Duraid Munajim is a Toronto-based film director and a freelance cinematographer.

Career 
Munajim is an Iraqi-Persian born in Kuwait in 1972, to an Iraqi Arab father and Iranian Persian mother. Duraid was 17 years of age when his family immigrated to Canada. He began studying anthropology at Vanier College, Montreal but had later received his BFA in film production in 1997 from Concordia University, in Montreal in which he made his thesis film, Tempus Fugit.

His work has been screened in festivals around the world, including IDFA in Amsterdam, Dokfest in Munich, as well as festivals in Switzerland, Lebanon, France, and across the U.S. and Canada.

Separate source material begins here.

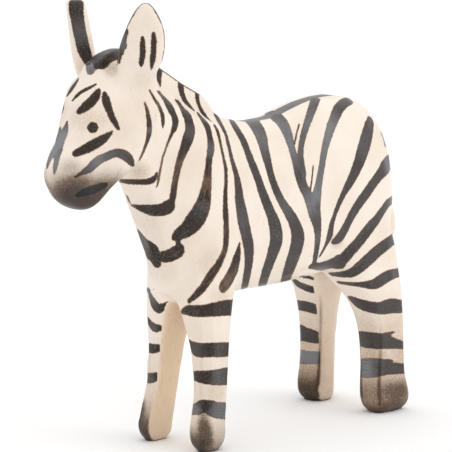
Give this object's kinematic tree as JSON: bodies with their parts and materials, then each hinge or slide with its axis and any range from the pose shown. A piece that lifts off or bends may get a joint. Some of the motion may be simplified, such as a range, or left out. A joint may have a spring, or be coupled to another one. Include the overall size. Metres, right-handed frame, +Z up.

A short documentary that titled "what I've lost" was screened at the Toronto International Film Festival, Montreal Nouveau film fest, Gulf Film Festival and others. Another of his works, exile & empire: 20 shorts on Iraq, is an experimental 'essay-driven' documentary on Iraq, past and up to the U.S. invasion of 2003, told through a series of short films.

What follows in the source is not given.